Una cosa però, che riguarda, se non la sua vita, quanto meno la sua personalità e il suo modo di sentire ce la dice: fare il razzista davanti alla cinepresa è stato come fare violenza su sé stesso: “Nigger. Quella parola era un pugno nello stomaco per me. Rivolgermi agli attori di colore in un modo così offensivo era un incubo. All’inizio delle riprese, ho espresso chiaramente a Sam Jackson e Jamie Foxx [rispettivamente il fedele schiavo di Candie, Stephen, e Django, il protagonista della storia ndr], la mia difficoltà a dovermi relazionare a loro in quel modo, ma sin da subito loro mi hanno detto che se non avessi reso questo personaggio orribile, se non lo avessi spinto fino all’estremo, il pubblico avrebbe pensato che stavamo cercando di nascondere l’atrocità della vicenda e che non era nostra intenzione raccontare la verità. E’ questo che mi ha dato la libertà di rendere il personaggio quello che è”.
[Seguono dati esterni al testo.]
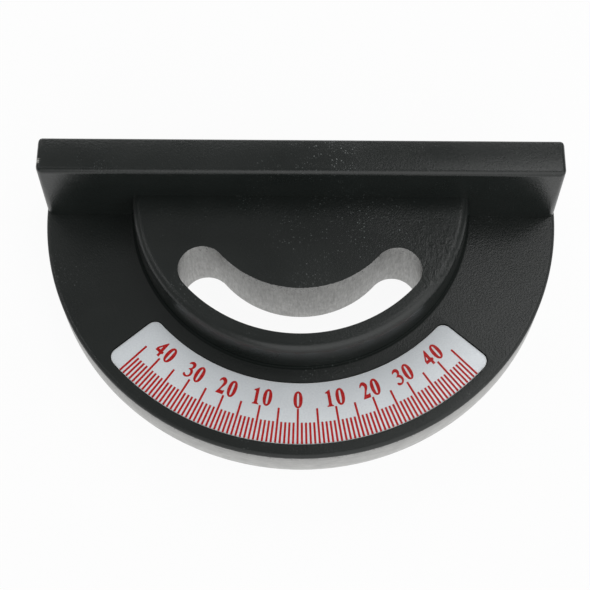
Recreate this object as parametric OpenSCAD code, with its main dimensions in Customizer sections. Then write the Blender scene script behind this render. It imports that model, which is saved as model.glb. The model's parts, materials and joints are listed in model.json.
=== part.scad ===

Che il film di Tarantino sia violento non è una novità e molto parlare si è fatto negli ultimi tempi sulla necessità di porre un freno non solo alla proliferazione delle armi in mano ai privati, ma anche sull’opportunità di fare passare certe immagini in tv o al cinema: “Dobbiamo cambiare mentalità, non mi piace prendere posizioni su questo tema, ma il punto è: sostenere che un film sia il riflesso della società e delle singole azioni delle persone è semplicemente una mossa politica. Ovviamente sono contrario alla violenza ma non mi interessa usare l’intrattenimento per mettermi a pontificare. Alla fine sta al regista, e alle persone coinvolte nel film, fare capire che stiamo ricreando un mondo e che si tratta di spettacolo”.

Leonardo Di Caprio è uno dei divi di Hollywood più sottovalutati. Non ha ancora ottenuto un Oscar, nonostante prove d’attore come Titanic e Gangs of New York, Prova a prendermi e The Aviator ed anche questa volta ha dovuto rimandare a data da destinarsi il suo appuntamento con la statuetta più importante, i membri dell’Academy of Motion Picture Arts and Sciences l’hanno di nuovo snobbato ma lui non se ne fa un cruccio. “Sono altre le cose che ritengo davvero importanti”.
Come l’ambiente, ad esempio, causa che l’attore ha sposato da anni ormai e che lo porta a twittare quotidianamente notizie sull’effetto serra e i cambiamenti climatici (https://twitter.com/LeoDiCaprio):
“Il problema è che mettiamo sempre il denaro al primo posto, prima dell’ambiente, prima degli uomini. Il razzismo ad esempio, le radici nel nostro paese sono state impiantate per ragioni economiche. L’idea di considerare un nero come un essere non umano è nata nel momento in cui si è deciso di trasformare il Sud del paese in una potenza economica, e l’audacia di arrivare a trattare delle persone in quel modo è davvero la parte più brutta di questo paese.

Per questo credo che con questo film abbiamo fatto qualcosa di importante, oltre che unico e diverso dal resto dei film su questo argomento”. Per Di Caprio Tarantino ha il merito di aver dipinto, per la priva volta, attraverso il mezzo di uno spaghetti western, un quadro accurato di quel periodo: “E’ accurato al 100%, e nella realtà fu anche peggio. Quando ho cominciato a studiare per il ruolo e ho letto dei proprietari di schiavi e di quello che succedeva nelle piantagioni, e ho visto certe immagini, è stato raccapricciante. E’ un film che tratta la parte peggiore della storia americana. …Penso che solo un artista audace e unico come Tarantino potesse correre il rischio di fare un western alla Sergio Leone con uno schiavo afro-americano per protagonista che decide di infliggere la sua vendetta personale contro il Sud schiavista per l’amore di una donna, il tutto unito alla chiave umoristica… Lo trovo un film rivoluzionario”.